## Data extract
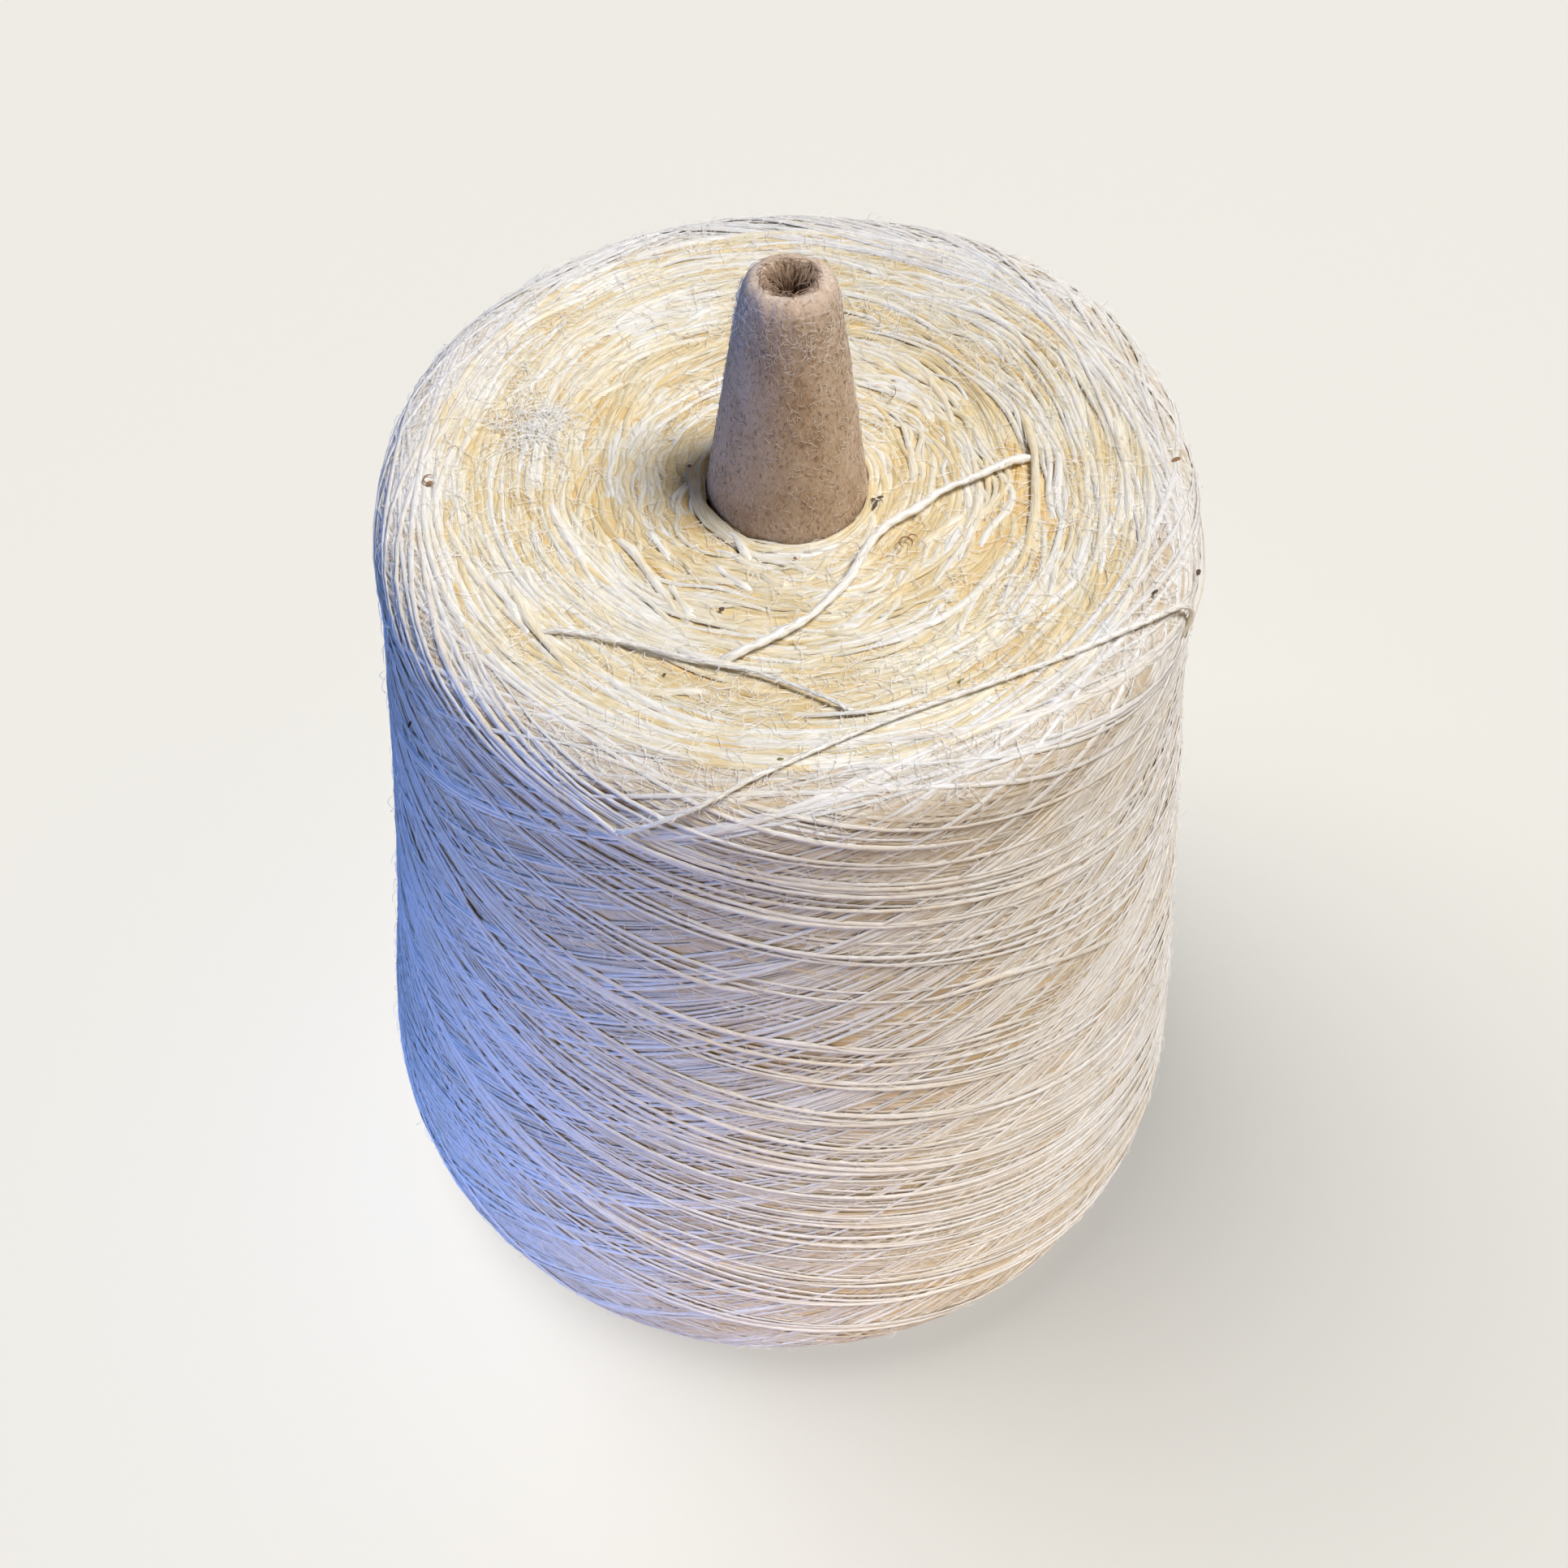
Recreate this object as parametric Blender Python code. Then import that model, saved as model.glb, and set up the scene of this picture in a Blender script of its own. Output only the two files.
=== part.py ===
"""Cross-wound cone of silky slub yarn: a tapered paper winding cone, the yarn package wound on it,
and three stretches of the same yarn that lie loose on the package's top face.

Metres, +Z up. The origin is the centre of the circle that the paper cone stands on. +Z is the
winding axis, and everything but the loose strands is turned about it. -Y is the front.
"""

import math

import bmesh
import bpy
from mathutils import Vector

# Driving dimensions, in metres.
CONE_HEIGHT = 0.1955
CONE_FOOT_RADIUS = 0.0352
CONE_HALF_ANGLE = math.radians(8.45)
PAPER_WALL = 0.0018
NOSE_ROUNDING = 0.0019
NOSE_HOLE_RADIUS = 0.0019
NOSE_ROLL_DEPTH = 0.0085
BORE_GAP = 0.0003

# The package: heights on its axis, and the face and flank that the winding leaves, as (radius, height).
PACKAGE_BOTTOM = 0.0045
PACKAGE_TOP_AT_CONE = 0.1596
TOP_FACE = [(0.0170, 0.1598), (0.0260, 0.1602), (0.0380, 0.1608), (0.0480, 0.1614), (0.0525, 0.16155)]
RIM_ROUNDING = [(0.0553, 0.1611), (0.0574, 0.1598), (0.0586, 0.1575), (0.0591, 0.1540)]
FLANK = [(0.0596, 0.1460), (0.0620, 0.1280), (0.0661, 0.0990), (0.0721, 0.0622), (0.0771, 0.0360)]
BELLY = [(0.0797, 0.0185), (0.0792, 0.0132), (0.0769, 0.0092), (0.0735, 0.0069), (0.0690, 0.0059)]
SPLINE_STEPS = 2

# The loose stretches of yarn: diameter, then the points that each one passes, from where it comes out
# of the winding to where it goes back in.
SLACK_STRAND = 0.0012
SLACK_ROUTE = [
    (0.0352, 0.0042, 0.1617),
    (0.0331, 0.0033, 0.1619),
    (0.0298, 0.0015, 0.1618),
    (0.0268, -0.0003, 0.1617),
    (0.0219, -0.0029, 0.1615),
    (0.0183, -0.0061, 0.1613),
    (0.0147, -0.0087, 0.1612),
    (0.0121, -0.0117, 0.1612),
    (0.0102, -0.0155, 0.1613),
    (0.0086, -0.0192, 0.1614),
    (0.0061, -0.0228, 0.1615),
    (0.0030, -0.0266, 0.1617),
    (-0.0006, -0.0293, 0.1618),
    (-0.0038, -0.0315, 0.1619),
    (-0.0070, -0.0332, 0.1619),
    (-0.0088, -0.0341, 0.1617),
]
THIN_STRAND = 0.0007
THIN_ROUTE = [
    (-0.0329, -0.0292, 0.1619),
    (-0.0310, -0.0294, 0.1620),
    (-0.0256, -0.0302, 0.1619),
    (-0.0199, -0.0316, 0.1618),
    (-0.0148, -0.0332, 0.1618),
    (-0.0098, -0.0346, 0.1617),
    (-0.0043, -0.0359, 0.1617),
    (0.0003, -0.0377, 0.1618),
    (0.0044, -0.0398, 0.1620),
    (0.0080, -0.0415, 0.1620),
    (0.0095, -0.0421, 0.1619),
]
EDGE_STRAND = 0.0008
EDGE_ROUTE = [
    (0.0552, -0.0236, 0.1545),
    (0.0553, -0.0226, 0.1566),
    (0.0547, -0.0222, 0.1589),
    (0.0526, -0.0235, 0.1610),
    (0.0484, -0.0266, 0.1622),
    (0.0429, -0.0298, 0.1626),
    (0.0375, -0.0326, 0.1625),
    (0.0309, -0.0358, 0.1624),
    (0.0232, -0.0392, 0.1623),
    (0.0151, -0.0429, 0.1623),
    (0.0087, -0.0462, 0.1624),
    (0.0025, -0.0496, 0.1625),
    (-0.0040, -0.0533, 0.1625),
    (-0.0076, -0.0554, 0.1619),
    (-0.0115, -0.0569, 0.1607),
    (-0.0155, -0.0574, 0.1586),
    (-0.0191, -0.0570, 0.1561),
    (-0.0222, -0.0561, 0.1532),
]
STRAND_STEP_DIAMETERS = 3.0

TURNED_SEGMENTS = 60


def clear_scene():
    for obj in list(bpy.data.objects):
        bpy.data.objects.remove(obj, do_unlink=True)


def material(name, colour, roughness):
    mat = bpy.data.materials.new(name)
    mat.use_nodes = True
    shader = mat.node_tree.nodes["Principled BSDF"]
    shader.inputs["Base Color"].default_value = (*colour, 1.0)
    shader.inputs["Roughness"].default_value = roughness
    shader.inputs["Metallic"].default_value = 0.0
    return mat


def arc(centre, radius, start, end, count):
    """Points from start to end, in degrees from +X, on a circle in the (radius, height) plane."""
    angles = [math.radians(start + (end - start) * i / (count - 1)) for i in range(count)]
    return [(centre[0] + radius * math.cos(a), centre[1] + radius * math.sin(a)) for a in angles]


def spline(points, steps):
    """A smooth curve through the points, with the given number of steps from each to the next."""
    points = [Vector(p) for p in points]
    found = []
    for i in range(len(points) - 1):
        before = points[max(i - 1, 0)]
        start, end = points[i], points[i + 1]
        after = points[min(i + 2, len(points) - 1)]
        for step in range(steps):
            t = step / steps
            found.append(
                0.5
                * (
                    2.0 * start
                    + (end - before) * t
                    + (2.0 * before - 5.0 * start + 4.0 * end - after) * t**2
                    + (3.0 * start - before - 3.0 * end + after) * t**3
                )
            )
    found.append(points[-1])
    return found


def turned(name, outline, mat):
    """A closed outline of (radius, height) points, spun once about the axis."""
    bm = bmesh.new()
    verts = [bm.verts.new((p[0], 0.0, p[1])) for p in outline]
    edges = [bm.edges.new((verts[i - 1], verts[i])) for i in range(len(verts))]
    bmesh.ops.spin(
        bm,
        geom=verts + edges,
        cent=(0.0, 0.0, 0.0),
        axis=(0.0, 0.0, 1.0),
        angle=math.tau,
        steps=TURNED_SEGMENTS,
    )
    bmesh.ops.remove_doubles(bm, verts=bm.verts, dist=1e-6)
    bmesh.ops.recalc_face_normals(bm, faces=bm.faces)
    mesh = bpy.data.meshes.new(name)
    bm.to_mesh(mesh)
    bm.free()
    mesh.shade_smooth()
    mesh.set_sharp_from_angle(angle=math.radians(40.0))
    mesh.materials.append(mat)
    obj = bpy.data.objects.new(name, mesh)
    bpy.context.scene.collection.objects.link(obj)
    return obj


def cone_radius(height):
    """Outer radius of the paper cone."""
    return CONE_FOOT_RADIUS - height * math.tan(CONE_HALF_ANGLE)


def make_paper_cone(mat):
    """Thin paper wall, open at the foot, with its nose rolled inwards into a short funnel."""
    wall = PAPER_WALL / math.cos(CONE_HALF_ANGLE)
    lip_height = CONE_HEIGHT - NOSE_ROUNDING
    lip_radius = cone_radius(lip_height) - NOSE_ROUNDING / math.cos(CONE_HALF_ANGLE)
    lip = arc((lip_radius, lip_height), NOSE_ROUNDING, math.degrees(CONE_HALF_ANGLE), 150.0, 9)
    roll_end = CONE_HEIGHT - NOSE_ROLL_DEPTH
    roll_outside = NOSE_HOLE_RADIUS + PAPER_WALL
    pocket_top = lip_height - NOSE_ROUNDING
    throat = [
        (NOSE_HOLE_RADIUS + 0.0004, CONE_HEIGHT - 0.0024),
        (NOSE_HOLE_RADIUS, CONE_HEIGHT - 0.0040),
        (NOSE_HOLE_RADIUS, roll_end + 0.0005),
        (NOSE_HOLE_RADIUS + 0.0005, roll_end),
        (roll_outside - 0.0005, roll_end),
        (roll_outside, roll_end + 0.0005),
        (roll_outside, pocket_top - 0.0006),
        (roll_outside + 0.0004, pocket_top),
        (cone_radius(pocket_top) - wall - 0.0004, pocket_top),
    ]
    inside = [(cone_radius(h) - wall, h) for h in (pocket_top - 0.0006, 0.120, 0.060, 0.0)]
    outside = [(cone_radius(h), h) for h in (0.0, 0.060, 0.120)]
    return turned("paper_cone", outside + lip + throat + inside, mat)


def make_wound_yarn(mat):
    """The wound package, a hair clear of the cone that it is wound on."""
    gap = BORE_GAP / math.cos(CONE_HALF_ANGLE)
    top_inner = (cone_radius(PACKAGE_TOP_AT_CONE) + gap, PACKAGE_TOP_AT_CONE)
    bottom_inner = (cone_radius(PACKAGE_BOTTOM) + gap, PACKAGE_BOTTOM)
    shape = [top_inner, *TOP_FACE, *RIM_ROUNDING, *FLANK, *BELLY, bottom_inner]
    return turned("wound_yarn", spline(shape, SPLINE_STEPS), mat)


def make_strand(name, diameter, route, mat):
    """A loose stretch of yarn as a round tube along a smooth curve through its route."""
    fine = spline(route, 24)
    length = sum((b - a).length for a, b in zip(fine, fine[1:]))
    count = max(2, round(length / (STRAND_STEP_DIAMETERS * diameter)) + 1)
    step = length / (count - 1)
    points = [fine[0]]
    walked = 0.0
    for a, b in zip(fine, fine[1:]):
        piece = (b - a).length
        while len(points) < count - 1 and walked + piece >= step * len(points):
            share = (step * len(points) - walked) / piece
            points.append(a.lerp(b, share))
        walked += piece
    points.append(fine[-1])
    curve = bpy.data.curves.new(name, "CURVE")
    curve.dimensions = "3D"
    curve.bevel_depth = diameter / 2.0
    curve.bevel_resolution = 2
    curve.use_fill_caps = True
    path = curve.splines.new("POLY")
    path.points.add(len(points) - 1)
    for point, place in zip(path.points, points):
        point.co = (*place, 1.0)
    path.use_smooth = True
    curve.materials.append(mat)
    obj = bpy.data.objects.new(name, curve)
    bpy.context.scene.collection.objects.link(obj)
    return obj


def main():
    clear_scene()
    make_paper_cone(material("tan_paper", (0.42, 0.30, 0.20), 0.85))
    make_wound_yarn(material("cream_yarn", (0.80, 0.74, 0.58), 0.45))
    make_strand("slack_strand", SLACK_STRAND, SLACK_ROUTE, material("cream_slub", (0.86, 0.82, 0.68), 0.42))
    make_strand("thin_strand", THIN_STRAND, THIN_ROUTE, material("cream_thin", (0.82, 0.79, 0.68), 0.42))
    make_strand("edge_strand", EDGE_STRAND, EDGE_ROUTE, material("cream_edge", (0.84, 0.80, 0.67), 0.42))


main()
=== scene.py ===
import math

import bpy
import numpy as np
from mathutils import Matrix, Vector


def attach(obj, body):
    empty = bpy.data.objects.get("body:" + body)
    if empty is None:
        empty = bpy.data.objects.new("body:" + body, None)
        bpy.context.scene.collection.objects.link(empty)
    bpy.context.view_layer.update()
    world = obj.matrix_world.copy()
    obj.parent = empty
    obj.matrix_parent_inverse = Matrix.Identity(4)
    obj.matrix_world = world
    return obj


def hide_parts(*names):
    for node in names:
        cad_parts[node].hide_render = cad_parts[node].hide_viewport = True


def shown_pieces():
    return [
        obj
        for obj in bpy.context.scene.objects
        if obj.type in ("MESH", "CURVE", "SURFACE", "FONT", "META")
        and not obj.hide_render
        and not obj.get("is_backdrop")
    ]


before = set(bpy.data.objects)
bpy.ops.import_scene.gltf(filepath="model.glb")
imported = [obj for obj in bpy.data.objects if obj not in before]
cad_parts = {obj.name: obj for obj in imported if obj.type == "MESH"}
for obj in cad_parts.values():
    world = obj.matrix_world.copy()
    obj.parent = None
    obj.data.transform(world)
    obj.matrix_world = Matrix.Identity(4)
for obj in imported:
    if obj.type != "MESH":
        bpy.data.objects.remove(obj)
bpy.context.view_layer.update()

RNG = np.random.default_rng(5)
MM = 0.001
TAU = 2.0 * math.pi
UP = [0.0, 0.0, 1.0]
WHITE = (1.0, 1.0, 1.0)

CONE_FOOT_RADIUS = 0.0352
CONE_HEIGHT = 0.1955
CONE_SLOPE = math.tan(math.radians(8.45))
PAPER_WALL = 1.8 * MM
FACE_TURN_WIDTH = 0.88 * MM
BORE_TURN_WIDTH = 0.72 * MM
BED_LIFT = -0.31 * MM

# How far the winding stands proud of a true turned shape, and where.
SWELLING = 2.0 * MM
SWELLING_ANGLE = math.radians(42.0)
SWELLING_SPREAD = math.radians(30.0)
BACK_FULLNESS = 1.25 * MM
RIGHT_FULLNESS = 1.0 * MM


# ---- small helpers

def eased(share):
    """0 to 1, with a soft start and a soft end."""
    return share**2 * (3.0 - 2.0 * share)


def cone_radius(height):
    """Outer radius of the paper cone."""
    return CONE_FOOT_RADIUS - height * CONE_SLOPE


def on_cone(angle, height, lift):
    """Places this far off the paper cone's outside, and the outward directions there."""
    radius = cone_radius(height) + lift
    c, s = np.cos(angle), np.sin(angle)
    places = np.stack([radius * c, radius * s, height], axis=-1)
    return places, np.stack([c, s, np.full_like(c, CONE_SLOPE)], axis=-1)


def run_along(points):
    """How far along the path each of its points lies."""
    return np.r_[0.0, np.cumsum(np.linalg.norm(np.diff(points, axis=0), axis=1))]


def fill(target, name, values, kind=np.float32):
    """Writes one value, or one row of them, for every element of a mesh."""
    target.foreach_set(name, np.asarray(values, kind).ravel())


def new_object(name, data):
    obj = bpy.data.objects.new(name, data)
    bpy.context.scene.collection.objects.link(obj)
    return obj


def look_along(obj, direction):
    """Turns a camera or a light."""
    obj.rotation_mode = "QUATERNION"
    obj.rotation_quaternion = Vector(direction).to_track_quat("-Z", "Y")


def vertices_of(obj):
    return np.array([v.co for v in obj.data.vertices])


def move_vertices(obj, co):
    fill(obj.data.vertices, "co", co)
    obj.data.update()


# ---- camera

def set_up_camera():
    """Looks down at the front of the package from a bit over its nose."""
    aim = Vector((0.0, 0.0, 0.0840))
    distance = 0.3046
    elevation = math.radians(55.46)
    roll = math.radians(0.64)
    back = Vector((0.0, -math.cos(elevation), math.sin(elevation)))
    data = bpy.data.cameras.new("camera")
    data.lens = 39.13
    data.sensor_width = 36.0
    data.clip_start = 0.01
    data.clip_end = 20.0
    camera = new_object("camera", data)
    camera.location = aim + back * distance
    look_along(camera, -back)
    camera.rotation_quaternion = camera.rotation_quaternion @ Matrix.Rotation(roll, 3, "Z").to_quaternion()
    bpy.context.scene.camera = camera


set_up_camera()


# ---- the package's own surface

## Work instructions
Copy exactly the lines that run from the first line of the data to the line containing "SPLINE_STEPS = 2", please, with both ends included and nothing else.

## Response for this exercise
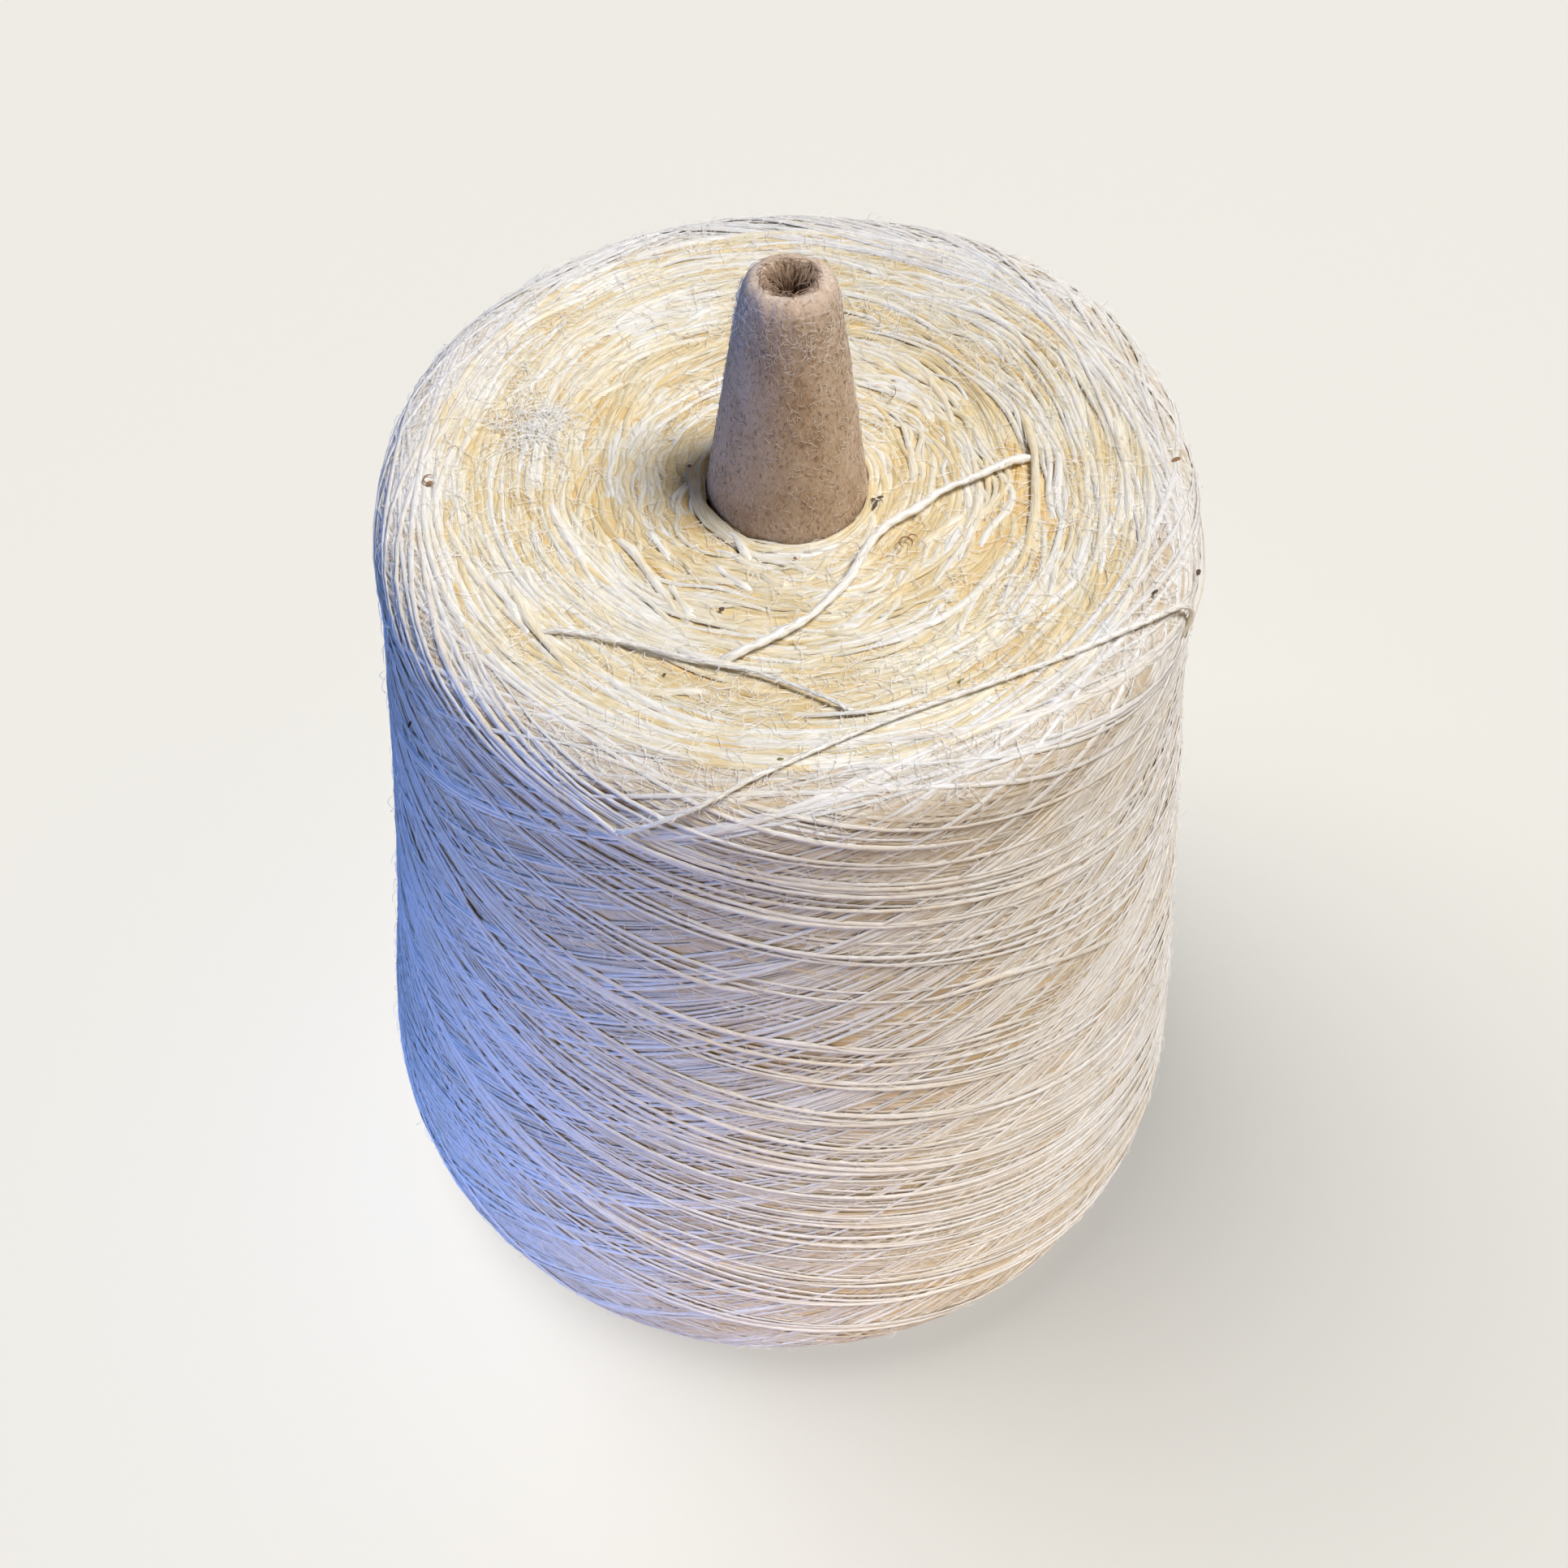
Recreate this object as parametric Blender Python code. Then import that model, saved as model.glb, and set up the scene of this picture in a Blender script of its own. Output only the two files.
=== part.py ===
"""Cross-wound cone of silky slub yarn: a tapered paper winding cone, the yarn package wound on it,
and three stretches of the same yarn that lie loose on the package's top face.

Metres, +Z up. The origin is the centre of the circle that the paper cone stands on. +Z is the
winding axis, and everything but the loose strands is turned about it. -Y is the front.
"""

import math

import bmesh
import bpy
from mathutils import Vector

# Driving dimensions, in metres.
CONE_HEIGHT = 0.1955
CONE_FOOT_RADIUS = 0.0352
CONE_HALF_ANGLE = math.radians(8.45)
PAPER_WALL = 0.0018
NOSE_ROUNDING = 0.0019
NOSE_HOLE_RADIUS = 0.0019
NOSE_ROLL_DEPTH = 0.0085
BORE_GAP = 0.0003

# The package: heights on its axis, and the face and flank that the winding leaves, as (radius, height).
PACKAGE_BOTTOM = 0.0045
PACKAGE_TOP_AT_CONE = 0.1596
TOP_FACE = [(0.0170, 0.1598), (0.0260, 0.1602), (0.0380, 0.1608), (0.0480, 0.1614), (0.0525, 0.16155)]
RIM_ROUNDING = [(0.0553, 0.1611), (0.0574, 0.1598), (0.0586, 0.1575), (0.0591, 0.1540)]
FLANK = [(0.0596, 0.1460), (0.0620, 0.1280), (0.0661, 0.0990), (0.0721, 0.0622), (0.0771, 0.0360)]
BELLY = [(0.0797, 0.0185), (0.0792, 0.0132), (0.0769, 0.0092), (0.0735, 0.0069), (0.0690, 0.0059)]
SPLINE_STEPS = 2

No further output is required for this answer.